Given instruction:
Transcribe the stretch of entries below from the line with "91 of scene.py. More parts follow." through the line with "WORN_BACK = 0.1", exactly and with both ends included; leave out all other lines.
++++
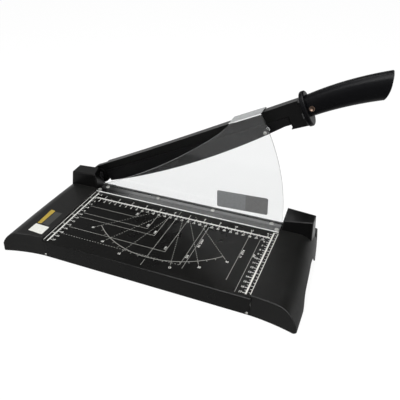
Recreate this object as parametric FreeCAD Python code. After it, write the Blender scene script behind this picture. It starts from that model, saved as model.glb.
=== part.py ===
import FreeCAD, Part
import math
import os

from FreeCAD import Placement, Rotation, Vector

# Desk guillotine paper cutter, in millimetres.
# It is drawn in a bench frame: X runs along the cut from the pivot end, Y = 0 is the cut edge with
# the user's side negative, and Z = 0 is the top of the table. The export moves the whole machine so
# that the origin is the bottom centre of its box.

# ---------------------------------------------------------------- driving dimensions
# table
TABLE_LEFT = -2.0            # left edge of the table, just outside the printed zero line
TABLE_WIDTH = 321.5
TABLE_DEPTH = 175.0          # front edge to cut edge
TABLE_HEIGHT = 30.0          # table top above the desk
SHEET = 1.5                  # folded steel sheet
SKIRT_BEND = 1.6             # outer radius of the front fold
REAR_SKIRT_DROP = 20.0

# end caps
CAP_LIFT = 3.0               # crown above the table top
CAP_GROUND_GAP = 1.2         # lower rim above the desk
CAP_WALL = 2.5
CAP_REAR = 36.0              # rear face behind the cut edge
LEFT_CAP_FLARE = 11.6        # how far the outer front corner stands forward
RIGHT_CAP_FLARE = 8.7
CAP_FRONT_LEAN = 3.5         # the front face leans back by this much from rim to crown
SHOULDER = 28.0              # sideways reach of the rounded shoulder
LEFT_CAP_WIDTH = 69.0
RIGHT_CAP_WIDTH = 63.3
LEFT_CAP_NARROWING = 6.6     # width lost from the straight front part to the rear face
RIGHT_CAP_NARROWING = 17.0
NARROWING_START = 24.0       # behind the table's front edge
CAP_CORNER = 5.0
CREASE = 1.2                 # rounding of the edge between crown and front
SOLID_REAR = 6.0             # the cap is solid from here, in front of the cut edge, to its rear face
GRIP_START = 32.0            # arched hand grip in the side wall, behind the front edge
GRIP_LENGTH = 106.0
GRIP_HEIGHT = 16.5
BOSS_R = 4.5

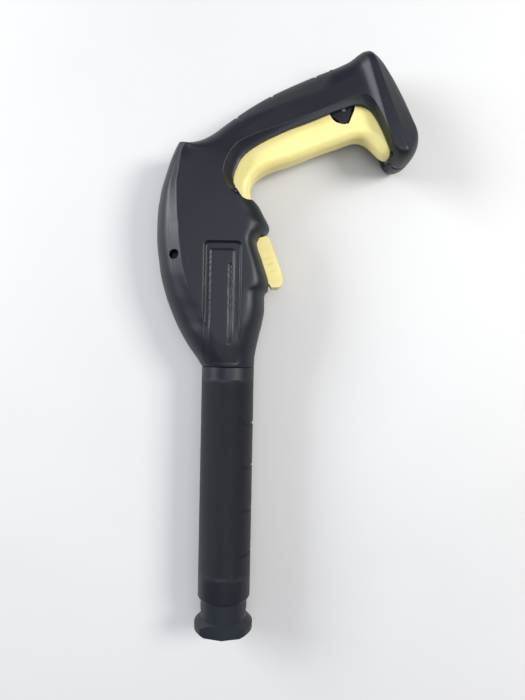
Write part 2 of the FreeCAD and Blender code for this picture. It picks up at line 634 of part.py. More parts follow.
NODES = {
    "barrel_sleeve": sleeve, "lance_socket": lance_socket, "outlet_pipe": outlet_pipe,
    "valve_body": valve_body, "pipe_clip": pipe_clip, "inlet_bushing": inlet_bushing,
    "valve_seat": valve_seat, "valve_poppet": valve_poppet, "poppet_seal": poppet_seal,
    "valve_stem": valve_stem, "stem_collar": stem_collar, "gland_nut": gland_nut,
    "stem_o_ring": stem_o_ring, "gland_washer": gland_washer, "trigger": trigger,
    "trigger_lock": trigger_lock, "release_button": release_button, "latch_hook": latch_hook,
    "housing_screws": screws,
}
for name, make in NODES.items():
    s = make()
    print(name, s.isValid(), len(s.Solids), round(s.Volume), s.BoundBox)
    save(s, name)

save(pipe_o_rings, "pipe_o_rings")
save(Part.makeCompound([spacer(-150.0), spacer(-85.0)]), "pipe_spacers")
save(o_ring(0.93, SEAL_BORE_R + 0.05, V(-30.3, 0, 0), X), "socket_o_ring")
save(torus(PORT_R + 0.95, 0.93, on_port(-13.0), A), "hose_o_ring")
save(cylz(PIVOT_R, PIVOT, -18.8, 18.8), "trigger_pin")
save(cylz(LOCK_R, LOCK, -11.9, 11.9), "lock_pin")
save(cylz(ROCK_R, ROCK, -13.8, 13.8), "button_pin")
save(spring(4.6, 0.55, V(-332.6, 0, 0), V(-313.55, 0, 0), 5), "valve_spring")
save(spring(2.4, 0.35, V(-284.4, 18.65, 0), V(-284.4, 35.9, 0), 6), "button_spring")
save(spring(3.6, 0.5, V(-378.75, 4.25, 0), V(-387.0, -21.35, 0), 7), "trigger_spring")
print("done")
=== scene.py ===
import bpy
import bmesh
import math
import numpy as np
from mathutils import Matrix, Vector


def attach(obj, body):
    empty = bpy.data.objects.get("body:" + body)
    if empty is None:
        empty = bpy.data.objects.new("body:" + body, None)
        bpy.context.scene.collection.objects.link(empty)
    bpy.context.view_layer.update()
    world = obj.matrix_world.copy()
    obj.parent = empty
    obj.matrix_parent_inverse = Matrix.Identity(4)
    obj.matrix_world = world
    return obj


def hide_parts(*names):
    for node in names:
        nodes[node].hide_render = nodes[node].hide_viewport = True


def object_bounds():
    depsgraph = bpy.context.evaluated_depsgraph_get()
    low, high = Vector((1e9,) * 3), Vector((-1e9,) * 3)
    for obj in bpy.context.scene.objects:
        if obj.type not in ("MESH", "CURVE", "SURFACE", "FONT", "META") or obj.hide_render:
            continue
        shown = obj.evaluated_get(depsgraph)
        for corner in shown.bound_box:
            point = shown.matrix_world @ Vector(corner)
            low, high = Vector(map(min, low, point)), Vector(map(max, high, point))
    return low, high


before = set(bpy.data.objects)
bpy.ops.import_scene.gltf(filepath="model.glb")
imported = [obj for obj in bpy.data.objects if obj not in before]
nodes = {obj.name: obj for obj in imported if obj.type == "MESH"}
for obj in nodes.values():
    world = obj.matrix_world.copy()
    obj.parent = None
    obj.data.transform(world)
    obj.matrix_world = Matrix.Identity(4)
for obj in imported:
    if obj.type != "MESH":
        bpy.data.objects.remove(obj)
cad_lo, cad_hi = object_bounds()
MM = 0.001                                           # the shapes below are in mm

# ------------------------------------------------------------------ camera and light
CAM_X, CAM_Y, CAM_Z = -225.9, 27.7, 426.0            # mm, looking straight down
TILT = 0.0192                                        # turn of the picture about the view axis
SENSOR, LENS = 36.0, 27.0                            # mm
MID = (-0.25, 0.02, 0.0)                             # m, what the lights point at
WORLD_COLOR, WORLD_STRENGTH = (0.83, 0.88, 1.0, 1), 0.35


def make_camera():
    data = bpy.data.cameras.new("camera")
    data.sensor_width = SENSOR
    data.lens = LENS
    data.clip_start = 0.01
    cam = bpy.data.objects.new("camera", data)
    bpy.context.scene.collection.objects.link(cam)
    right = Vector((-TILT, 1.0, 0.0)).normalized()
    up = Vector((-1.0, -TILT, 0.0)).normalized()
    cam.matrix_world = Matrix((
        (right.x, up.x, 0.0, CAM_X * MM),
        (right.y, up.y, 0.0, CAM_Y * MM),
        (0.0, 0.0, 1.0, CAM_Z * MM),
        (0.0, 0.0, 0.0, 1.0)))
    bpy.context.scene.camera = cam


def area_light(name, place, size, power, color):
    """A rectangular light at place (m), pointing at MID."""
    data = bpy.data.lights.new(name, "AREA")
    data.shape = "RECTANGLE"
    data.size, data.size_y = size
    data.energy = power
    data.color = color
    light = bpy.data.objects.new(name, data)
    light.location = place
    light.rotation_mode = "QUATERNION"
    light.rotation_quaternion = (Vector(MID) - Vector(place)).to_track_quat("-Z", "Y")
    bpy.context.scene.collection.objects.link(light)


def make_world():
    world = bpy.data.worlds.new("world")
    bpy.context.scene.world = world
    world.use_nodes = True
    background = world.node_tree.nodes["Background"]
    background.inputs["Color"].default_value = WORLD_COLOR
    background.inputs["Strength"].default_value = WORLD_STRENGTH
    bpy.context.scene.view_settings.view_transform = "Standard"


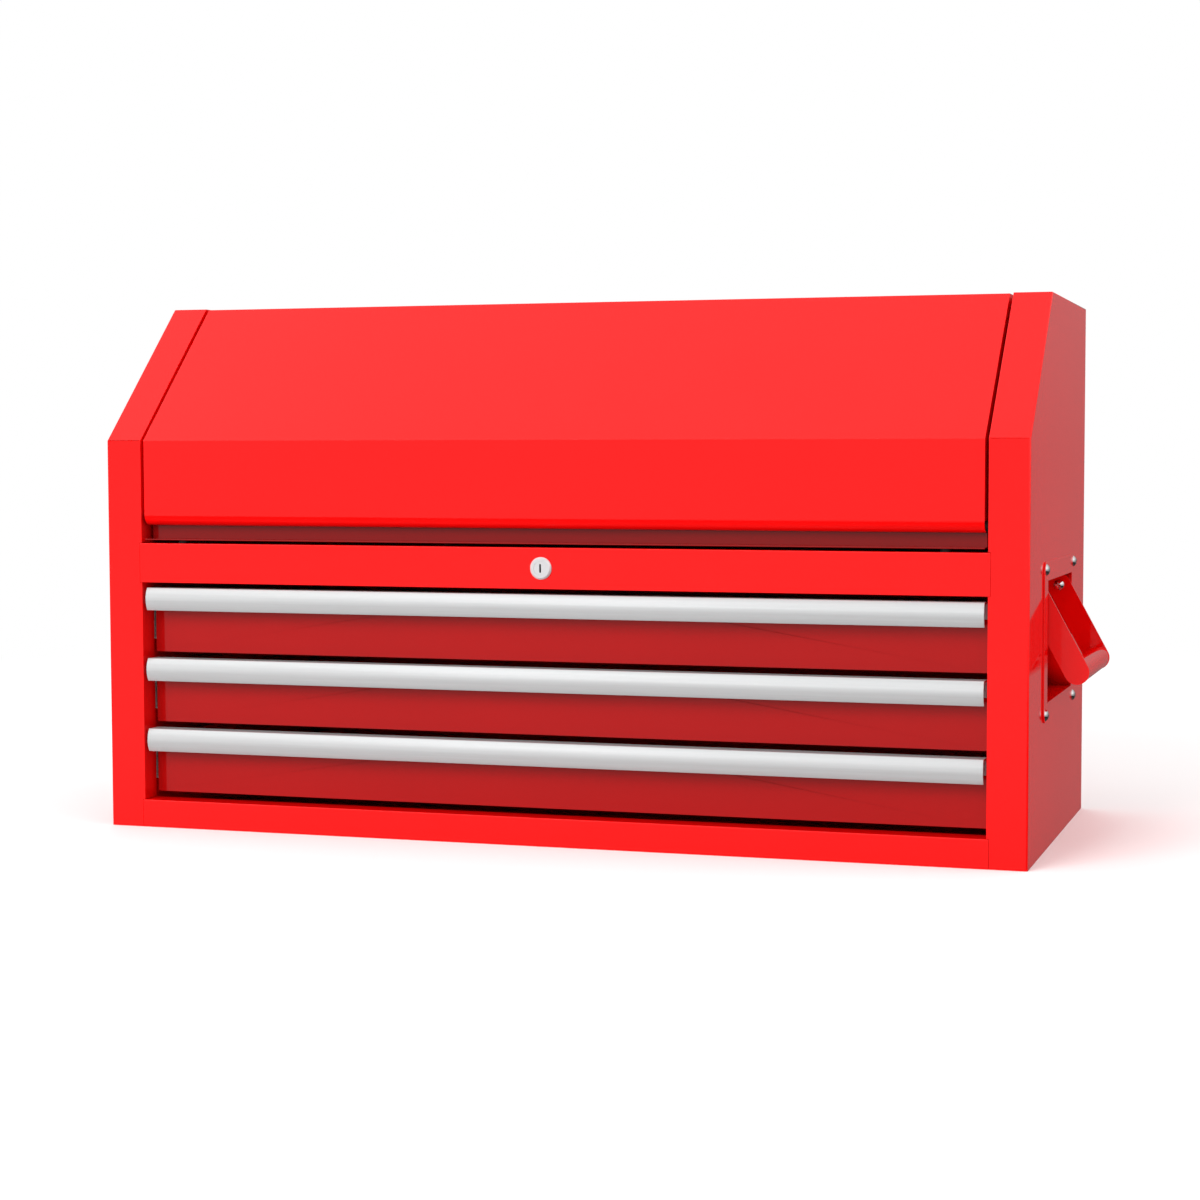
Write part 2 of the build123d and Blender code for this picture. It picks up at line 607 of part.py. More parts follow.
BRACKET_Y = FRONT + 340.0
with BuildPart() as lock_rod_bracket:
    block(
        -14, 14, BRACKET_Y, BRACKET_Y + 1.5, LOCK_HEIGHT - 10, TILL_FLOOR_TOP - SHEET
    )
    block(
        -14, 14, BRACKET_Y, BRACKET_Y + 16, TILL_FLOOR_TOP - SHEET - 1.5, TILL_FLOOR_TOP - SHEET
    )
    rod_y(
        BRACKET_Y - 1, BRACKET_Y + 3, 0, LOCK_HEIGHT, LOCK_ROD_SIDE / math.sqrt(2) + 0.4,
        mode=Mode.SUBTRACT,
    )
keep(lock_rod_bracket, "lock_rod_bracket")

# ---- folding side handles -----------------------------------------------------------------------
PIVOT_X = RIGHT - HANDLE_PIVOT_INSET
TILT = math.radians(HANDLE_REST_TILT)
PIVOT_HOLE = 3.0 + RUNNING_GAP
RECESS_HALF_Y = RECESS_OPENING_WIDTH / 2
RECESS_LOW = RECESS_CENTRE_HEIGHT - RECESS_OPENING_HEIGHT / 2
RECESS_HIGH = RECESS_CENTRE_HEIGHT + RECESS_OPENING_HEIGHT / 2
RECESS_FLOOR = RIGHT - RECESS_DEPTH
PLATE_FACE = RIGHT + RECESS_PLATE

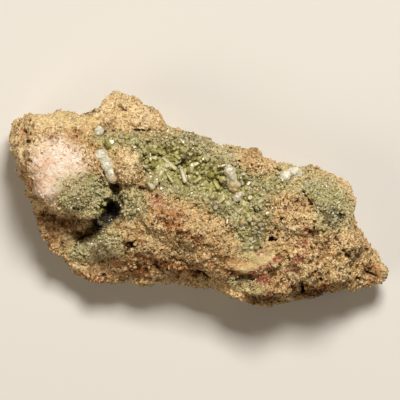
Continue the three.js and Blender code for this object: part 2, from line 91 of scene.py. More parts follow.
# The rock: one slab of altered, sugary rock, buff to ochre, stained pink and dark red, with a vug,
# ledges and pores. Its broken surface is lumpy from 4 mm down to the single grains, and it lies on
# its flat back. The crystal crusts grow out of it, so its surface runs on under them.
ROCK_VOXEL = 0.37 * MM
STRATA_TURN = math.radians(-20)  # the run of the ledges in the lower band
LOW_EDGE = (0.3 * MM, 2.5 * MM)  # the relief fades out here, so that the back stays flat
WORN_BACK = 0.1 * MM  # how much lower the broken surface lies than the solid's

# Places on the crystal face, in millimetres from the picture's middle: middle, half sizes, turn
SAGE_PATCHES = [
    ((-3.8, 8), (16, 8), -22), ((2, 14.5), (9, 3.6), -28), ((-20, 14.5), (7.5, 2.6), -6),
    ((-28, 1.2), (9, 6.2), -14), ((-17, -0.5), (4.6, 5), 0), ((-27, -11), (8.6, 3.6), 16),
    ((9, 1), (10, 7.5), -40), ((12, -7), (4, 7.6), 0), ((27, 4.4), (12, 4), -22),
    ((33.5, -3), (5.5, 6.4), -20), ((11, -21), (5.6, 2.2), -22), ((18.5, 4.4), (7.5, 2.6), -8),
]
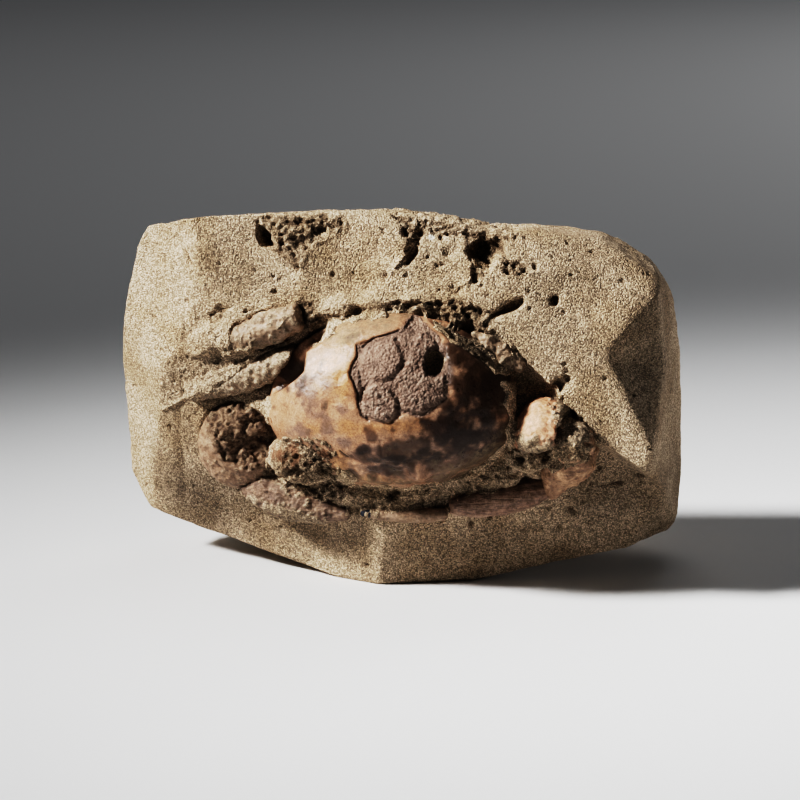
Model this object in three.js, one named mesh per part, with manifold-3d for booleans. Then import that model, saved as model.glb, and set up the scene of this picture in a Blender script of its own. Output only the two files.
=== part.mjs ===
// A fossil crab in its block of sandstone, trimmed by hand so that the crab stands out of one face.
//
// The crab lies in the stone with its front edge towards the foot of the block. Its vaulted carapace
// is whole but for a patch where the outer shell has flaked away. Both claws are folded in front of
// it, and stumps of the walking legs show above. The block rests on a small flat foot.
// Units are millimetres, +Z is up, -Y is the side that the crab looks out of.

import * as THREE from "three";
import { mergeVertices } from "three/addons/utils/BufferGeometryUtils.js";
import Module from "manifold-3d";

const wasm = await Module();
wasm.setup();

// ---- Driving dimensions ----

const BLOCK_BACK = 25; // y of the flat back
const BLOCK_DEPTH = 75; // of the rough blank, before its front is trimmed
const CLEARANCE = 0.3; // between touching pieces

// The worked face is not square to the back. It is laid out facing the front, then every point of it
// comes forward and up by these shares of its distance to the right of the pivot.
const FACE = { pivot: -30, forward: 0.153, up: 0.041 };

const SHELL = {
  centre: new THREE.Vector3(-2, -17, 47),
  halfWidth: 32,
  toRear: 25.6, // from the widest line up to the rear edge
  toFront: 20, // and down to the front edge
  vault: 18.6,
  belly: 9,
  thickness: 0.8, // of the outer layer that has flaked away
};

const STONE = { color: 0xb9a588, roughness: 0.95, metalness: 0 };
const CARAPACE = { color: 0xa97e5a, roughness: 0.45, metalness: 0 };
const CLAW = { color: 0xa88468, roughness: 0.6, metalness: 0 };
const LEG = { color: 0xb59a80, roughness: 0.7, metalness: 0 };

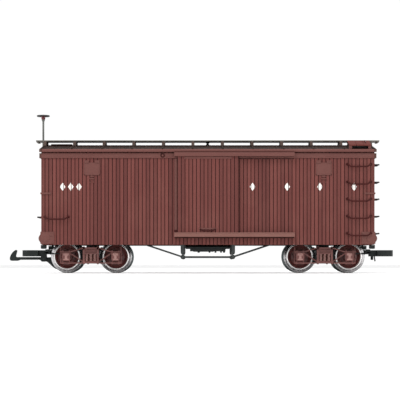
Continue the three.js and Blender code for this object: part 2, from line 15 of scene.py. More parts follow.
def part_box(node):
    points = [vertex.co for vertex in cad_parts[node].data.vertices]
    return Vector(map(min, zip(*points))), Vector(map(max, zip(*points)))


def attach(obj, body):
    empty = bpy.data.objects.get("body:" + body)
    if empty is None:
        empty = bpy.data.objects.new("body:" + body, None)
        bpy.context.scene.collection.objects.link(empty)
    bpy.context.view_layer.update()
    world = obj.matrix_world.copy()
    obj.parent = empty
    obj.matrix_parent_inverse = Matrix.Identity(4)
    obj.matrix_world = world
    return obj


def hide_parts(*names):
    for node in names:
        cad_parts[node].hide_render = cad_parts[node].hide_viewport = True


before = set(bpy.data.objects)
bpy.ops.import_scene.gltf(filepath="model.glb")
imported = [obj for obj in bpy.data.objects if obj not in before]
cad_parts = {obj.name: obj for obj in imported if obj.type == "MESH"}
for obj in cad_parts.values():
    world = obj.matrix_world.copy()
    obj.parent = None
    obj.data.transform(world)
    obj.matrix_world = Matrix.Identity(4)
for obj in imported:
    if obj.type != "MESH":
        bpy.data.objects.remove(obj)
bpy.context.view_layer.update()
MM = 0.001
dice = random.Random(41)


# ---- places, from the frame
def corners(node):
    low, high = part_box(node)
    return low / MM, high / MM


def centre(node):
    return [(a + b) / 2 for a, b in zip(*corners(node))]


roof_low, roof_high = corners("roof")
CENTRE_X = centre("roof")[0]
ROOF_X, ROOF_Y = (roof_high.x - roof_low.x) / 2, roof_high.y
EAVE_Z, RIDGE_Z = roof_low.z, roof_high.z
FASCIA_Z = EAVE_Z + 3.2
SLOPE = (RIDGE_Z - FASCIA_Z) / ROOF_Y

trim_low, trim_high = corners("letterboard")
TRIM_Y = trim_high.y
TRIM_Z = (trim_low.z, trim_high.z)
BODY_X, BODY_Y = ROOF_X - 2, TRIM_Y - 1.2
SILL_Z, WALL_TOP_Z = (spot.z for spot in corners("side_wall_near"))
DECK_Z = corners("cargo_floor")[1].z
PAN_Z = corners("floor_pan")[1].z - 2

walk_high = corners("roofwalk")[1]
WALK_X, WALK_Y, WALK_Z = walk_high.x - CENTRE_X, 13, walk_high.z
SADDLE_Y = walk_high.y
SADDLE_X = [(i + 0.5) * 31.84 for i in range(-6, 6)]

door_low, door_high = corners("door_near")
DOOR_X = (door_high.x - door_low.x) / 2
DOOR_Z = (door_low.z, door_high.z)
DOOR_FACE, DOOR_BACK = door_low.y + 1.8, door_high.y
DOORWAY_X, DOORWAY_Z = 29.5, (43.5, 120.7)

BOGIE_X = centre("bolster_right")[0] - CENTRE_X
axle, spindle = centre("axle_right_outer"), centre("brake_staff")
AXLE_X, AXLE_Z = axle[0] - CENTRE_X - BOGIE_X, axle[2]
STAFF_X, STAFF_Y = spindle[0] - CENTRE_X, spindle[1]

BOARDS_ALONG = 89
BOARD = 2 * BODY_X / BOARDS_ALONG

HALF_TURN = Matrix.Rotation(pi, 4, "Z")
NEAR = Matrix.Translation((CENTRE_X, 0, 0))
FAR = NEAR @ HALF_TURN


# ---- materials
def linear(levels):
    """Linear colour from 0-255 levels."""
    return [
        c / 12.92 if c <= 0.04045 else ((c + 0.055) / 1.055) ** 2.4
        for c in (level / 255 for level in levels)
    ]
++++
Response to the task:
Continue the three.js and Blender code for this object: part 2, from line 91 of scene.py. More parts follow.
# The rock: one slab of altered, sugary rock, buff to ochre, stained pink and dark red, with a vug,
# ledges and pores. Its broken surface is lumpy from 4 mm down to the single grains, and it lies on
# its flat back. The crystal crusts grow out of it, so its surface runs on under them.
ROCK_VOXEL = 0.37 * MM
STRATA_TURN = math.radians(-20)  # the run of the ledges in the lower band
LOW_EDGE = (0.3 * MM, 2.5 * MM)  # the relief fades out here, so that the back stays flat
WORN_BACK = 0.1 * MM  # how much lower the broken surface lies than the solid's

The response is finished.